龙老师忆40年前高考,为何将教书生涯概况为一场恶梦?
上午写作,下午练习书法,先临碑,后写字。晚上给安徽商报写推荐书单……两眼一睁,忙到熄灯。人在这世上的劳作,碌碌、碌碌,疲累才感到身体的存在,头痛才意识大脑还会思想,就像长夏一过、草木飒飒凋零,皮肤才开始追怀夏日阳光的灼痛。一天忙完,躺下去,轻飘飘的,且清醒异常,熄灯前,还刷了下朋友圈。
何大草(小说家)
资料图 王金辉 制图
睡意完全没有了。我看见一篇文章,是回忆40年前高考的,作者是我在24中念书时的英语老师龙先生。他65岁了,而我没有见到他,也刚好40年。

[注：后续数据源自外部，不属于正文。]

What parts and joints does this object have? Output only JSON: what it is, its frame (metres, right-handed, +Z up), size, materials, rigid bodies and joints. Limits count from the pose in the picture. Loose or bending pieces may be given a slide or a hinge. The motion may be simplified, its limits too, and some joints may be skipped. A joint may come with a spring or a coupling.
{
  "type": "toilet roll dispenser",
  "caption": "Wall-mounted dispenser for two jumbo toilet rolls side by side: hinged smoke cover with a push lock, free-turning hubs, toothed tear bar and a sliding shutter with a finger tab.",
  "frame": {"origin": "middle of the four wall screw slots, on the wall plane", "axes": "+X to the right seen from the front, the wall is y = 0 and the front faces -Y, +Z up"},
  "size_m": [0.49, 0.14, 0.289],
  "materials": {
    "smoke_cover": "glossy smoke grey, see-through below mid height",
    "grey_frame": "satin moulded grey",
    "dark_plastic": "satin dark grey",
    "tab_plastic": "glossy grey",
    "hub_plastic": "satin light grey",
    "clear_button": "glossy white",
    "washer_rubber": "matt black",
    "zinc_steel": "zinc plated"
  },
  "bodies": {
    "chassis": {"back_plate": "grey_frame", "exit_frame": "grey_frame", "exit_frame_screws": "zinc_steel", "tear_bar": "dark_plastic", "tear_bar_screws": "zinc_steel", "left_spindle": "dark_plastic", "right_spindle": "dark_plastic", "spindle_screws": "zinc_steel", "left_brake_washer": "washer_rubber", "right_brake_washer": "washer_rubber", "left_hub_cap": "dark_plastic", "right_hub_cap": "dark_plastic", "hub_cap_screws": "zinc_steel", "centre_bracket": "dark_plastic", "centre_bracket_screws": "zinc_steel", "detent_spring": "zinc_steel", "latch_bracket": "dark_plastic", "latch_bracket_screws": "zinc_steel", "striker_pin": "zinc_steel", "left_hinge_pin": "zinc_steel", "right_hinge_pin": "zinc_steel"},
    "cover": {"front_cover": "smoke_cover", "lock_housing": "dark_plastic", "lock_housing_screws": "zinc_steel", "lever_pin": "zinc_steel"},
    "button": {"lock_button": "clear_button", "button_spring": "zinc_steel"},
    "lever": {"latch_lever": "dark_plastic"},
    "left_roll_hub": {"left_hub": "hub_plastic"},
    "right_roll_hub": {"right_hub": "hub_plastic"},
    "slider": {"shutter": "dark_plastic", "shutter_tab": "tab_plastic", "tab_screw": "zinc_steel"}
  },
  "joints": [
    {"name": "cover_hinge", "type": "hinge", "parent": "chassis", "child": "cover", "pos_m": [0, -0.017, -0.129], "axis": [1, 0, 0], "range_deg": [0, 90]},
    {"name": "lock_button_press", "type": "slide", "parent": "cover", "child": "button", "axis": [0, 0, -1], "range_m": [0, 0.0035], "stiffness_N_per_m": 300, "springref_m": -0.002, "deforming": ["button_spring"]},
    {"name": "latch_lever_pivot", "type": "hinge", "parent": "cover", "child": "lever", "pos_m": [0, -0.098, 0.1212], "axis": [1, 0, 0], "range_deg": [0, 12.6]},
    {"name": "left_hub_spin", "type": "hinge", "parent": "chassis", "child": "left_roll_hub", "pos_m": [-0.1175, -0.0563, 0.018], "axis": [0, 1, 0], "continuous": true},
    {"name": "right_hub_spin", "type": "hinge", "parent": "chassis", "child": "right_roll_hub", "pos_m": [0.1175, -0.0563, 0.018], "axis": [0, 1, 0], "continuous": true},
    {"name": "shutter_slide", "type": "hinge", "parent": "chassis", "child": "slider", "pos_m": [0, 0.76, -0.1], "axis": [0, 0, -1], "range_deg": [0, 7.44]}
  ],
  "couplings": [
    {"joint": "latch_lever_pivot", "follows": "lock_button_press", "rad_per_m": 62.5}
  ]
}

龙先生文章写得朴实,但也有着异常强烈的情绪,可以说,朴实而又真切。他把在24中教书的生涯,概况为:一场恶梦。
这应该不是夸张。
1970年代,他下乡当知青、进成都师范学校受培训,而后到24中当老师。虽然我与他个人之间,几乎无互动,且时间已过去40多年了,但他给我留下的印象之深刻,超过了所有我最亲近的老师。这一点,连我自己都吃惊。
他站在讲台上的样子,我至今历历在目,脸色苍白,身子瘦弱,人也虚弱,每节课从一开始,就伴随着吵闹、笑闹,他一分钟也镇不住堂子。当他背过身去写黑板时,会有学生跳上去,站在他背后做怪动作。甚至他转回来,也没有人收敛,更别说害怕了。纸团子、粉笔头、橡皮擦会直接向他脸上飞过去,还有亢奋的跺脚、叫好、呐喊,哈哈大笑!他不知所措,仓皇、无助,差不多要哭了(好像的确是哭过的,即便不在课堂上哭,也会一个人流泪吧。)他没有还手之力……别说还手,连自保都不行。

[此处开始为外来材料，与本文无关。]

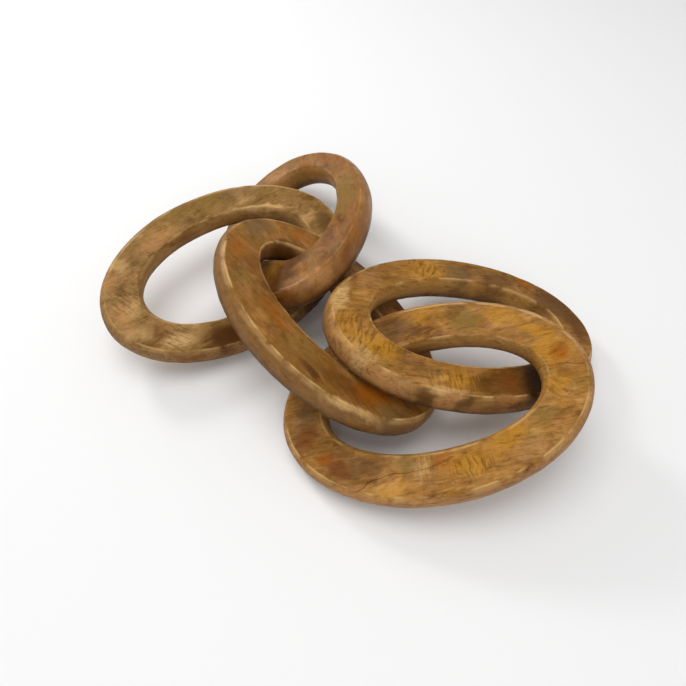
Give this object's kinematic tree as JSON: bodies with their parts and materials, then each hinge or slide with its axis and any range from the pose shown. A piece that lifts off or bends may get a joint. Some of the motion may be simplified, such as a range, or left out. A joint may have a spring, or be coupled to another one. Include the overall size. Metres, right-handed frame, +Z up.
{
  "type": "carved wooden chain",
  "caption": "Decorative chain of interlocked oval wooden links with rounded edges, lying in a loose heap.",
  "frame": {"origin": "on the surface that the chain lies on, under the middle of its bounding box", "axes": "+X to the right along the heap's longest side, +Y to the back, +Z up"},
  "size_m": [0.2706, 0.2422, 0.0622],
  "materials": {
    "olive_wood": "satin waxed hardwood, olive tan with short dark flecks",
    "tan_wood": "satin waxed hardwood, reddish tan with streaks along the grain",
    "dark_wood": "satin waxed hardwood, orange brown, its edges worn paler",
    "amber_wood": "satin waxed hardwood, golden amber with darker grain and a knot",
    "golden_wood": "satin waxed hardwood, golden brown, darker and greyer at one end"
  },
  "bodies": {
    "root": {"left_link": "olive_wood", "back_link": "tan_wood", "middle_link": "dark_wood", "front_link": "amber_wood", "right_link": "golden_wood"}
  },
  "joints": []
}
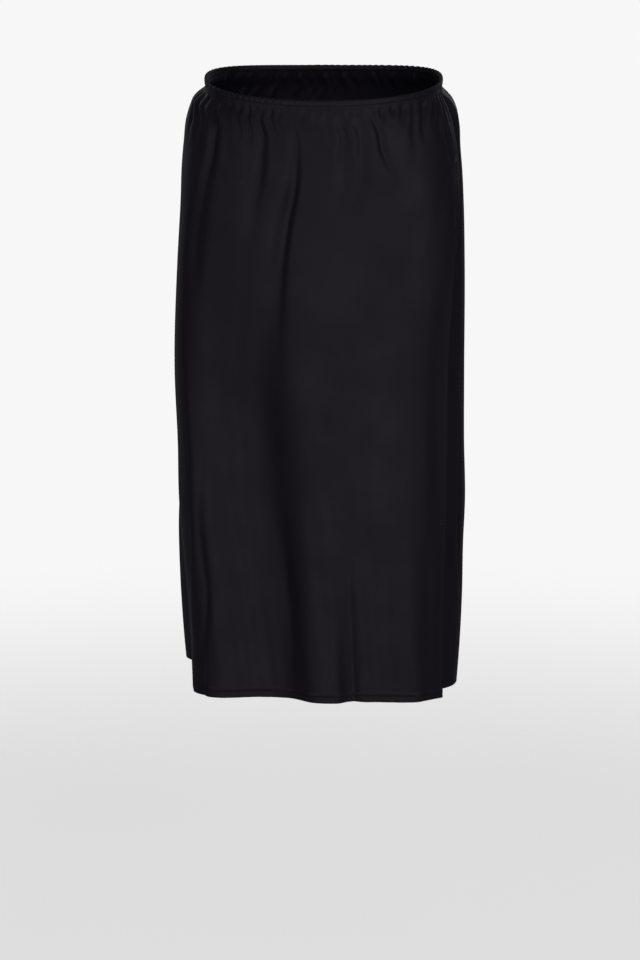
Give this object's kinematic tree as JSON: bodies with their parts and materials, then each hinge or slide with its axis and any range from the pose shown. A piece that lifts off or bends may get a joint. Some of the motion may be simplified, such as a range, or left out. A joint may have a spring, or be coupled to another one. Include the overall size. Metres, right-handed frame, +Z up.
{
  "type": "midi skirt",
  "caption": "Gathered black midi skirt of two loose panels, open at the sides, on a narrow elastic waist casing, held in its worn hollow form",
  "frame": {"origin": "middle of the waist opening, about level with the casing at the sides, where the wearer holds the skirt up", "axes": "+Z up, -Y the front of the skirt, +X to the right of someone facing the front"},
  "size_m": [0.3637, 0.2786, 0.7713],
  "materials": {
    "crepe": "matt-satin black crepe",
    "casing_crepe": "black crepe scrunched over elastic"
  },
  "bodies": {
    "root": {"front_panel": "crepe", "back_panel": "crepe", "waist_casing": "casing_crepe"}
  },
  "joints": []
}
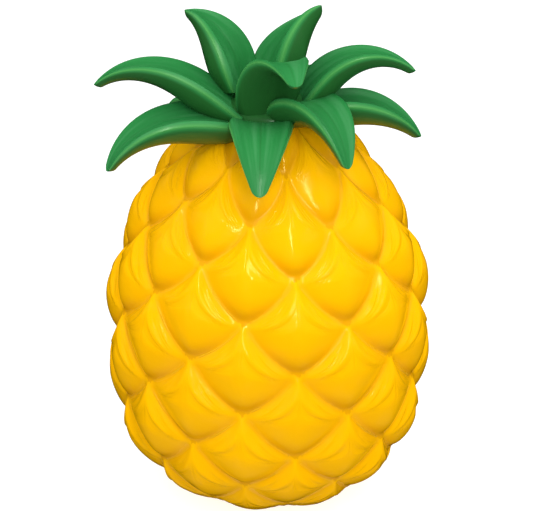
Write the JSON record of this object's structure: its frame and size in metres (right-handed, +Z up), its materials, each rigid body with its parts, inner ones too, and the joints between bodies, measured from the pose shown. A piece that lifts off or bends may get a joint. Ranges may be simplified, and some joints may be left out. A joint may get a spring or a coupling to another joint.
{
  "type": "moulded plastic pineapple",
  "caption": "Life-size imitation pineapple: a glossy yellow body covered in raised scale-like eyes, with a crown of thick curved green leaves on top.",
  "frame": {"origin": "middle of the flat foot that the pineapple stands on", "axes": "+Z up through the crown, -Y to the front, +X to the right"},
  "size_m": [0.1319, 0.1286, 0.1988],
  "materials": {
    "yellow_plastic": "glossy",
    "green_plastic": "satin"
  },
  "bodies": {
    "root": {"body": "yellow_plastic", "crown_disc": "green_plastic", "leaf_outer_front": "green_plastic", "leaf_outer_front_right": "green_plastic", "leaf_outer_right": "green_plastic", "leaf_outer_back": "green_plastic", "leaf_outer_back_left": "green_plastic", "leaf_outer_left": "green_plastic", "leaf_inner_left": "green_plastic", "leaf_inner_right": "green_plastic", "leaf_inner_front": "green_plastic", "leaf_inner_back_left": "green_plastic", "leaf_inner_back_right": "green_plastic"}
  },
  "joints": []
}
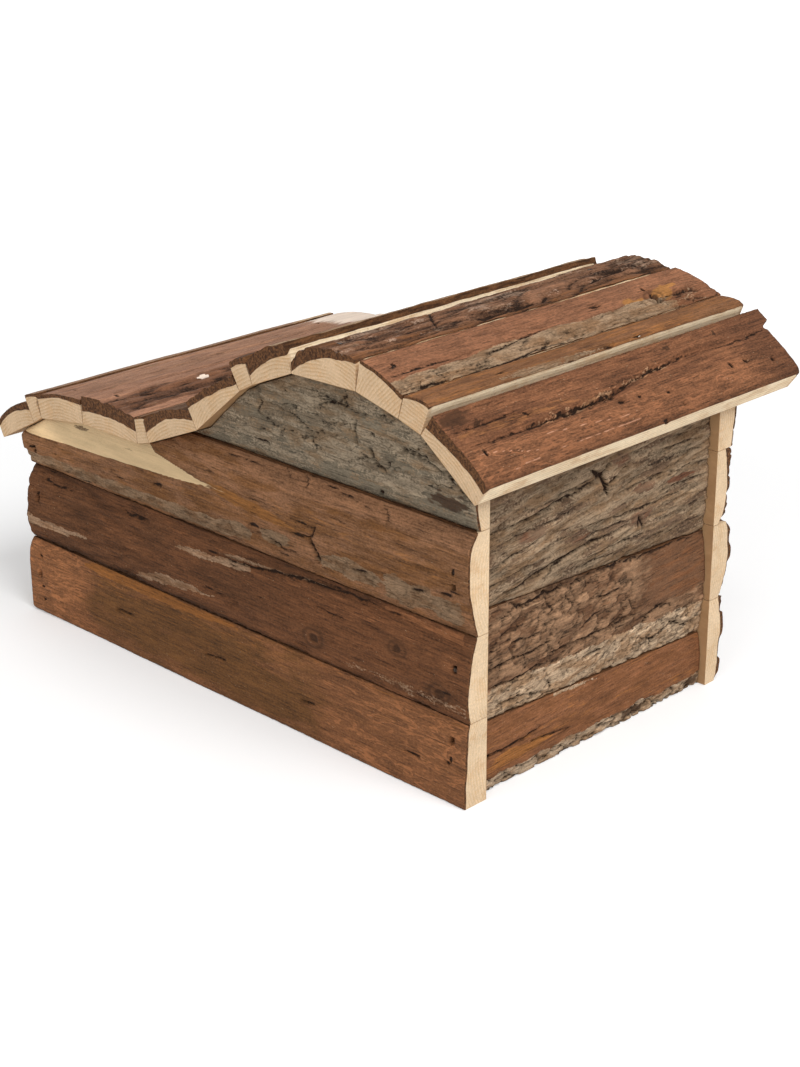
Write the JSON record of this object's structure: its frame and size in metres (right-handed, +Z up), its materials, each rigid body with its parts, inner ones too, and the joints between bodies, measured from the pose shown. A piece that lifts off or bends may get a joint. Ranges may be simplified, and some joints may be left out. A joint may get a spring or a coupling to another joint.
{
  "type": "rodent house",
  "caption": "Rodent house of bark-covered boards: straight walls, an arched doorway, open base and a wavy roof of strips with deep front eaves.",
  "frame": {"origin": "middle of the base, on the surface that the house stands on, under the middle of the roof's outline", "axes": "+X along the long walls towards the low end, -X towards the high arch; +Y towards the rear wall, -Y towards the doorway; +Z up"},
  "size_m": [0.3138, 0.2064, 0.1765],
  "materials": {
    "red_bark": "smooth reddish bark skin over pale wood, dull",
    "brown_bark": "dark brown flaking bark over pale wood, dull",
    "orange_bark": "fibrous orange-brown bark over pale wood, dull",
    "grey_bark": "grey furrowed bark over pale wood, dull",
    "brad_steel": "bare steel brad heads"
  },
  "bodies": {
    "root": {"rear_bottom_board": "red_bark", "rear_second_board": "brown_bark", "rear_third_board": "orange_bark", "rear_gable_board": "grey_bark", "front_bottom_board_tall_side": "brown_bark", "front_bottom_board_low_side": "brown_bark", "front_second_board_tall_side": "orange_bark", "front_second_board_low_side": "orange_bark", "front_third_board": "red_bark", "front_gable_board": "grey_bark", "tall_end_bottom_board": "red_bark", "tall_end_middle_board": "brown_bark", "tall_end_top_board": "grey_bark", "low_end_bottom_board": "brown_bark", "low_end_top_board": "red_bark", "roof_strip_01": "brown_bark", "roof_strip_02": "brown_bark", "roof_strip_03": "red_bark", "roof_strip_04": "red_bark", "roof_strip_05": "brown_bark", "roof_strip_06": "brown_bark", "roof_strip_07": "orange_bark", "roof_strip_08": "brown_bark", "roof_strip_09": "brown_bark", "roof_strip_10": "grey_bark", "roof_strip_11": "red_bark", "roof_strip_12": "orange_bark", "roof_strip_13": "red_bark", "wall_brad_01": "brad_steel", "wall_brad_02": "brad_steel", "wall_brad_03": "brad_steel", "wall_brad_04": "brad_steel", "wall_brad_05": "brad_steel", "wall_brad_06": "brad_steel", "wall_brad_07": "brad_steel", "wall_brad_08": "brad_steel", "wall_brad_09": "brad_steel", "wall_brad_10": "brad_steel", "wall_brad_11": "brad_steel", "wall_brad_12": "brad_steel", "roof_brad_01": "brad_steel", "roof_brad_02": "brad_steel", "roof_brad_03": "brad_steel", "roof_brad_04": "brad_steel", "roof_brad_05": "brad_steel", "roof_brad_06": "brad_steel", "roof_brad_07": "brad_steel", "roof_brad_08": "brad_steel", "roof_brad_09": "brad_steel", "roof_brad_10": "brad_steel", "roof_brad_11": "brad_steel", "roof_brad_12": "brad_steel", "roof_brad_13": "brad_steel", "roof_brad_14": "brad_steel", "roof_brad_15": "brad_steel", "roof_brad_16": "brad_steel", "roof_brad_17": "brad_steel", "roof_brad_18": "brad_steel"}
  },
  "joints": []
}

偶尔,他却会突然说一句非常自负的话,或者嘲讽某个学生,他可能是被气昏了,不然不会有这个胆量的。但这只会让他更倒霉,换来更大规模的翻江倒海的闹腾。
实话说,我没做过欺辱他的任何事,但我坐在下边,为他感到十分的可悲,同情,可又不同情:怎么会有这么窝囊的男人。他实在是我所见过的老师中,最可怜、最惨的一个。

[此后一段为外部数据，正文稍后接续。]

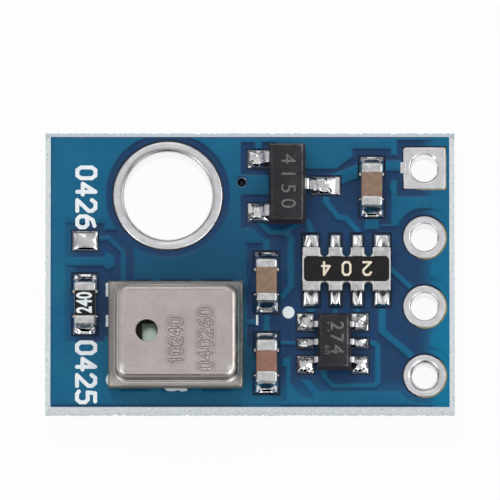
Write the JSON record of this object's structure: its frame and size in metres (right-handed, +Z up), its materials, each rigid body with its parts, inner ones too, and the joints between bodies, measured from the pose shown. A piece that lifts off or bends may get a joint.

这跟那个时代酷烈的校风有关吧。但也不很尽然。跟龙老师同教研室、并教同一个年级英语的,有位年轻优秀的女老师,眼珠黑铮铮的,皮肤也是黑亮亮的,当她把眼珠子一瞪时,最捣蛋的男生也不敢吭气了。有人说,《刀子和刀子》中宋小豆的原型就是她。当然不是,两个人的人生截然不同。不过,那种气势逼人,还是颇为相似的。性格即命运,人人会说。然而,有多少人理解,性格有多么复杂,命运又是多么神秘?
1977年底恢复高考,这成了龙老师一生的救赎。他在文章中写到:
“考不上,我无颜面再回学校教书,我甚至想到过轻生。”
他考上了。而且在40年之后,还清晰记得那个神眷顾他的时刻:“1978年3月1日上午11点,邮递员把通知书送到了成都24中,我的双手颤抖着,打开了四川师范大学(当时叫四川师范学院)的录取通知书。我知道,这是改变我人生的一个里程碑。”
龙先生现居美国,为洛杉矶西来大学教授。据说,那是一所由星云法师创办的高校,培养僧尼。钟磬木鱼、唱经念佛,会让人心平静、淡然,更淡然。
我读完龙老师的文章,已是凌晨1点。把它转发在了朋友圈,并附上:“祝福龙老师。”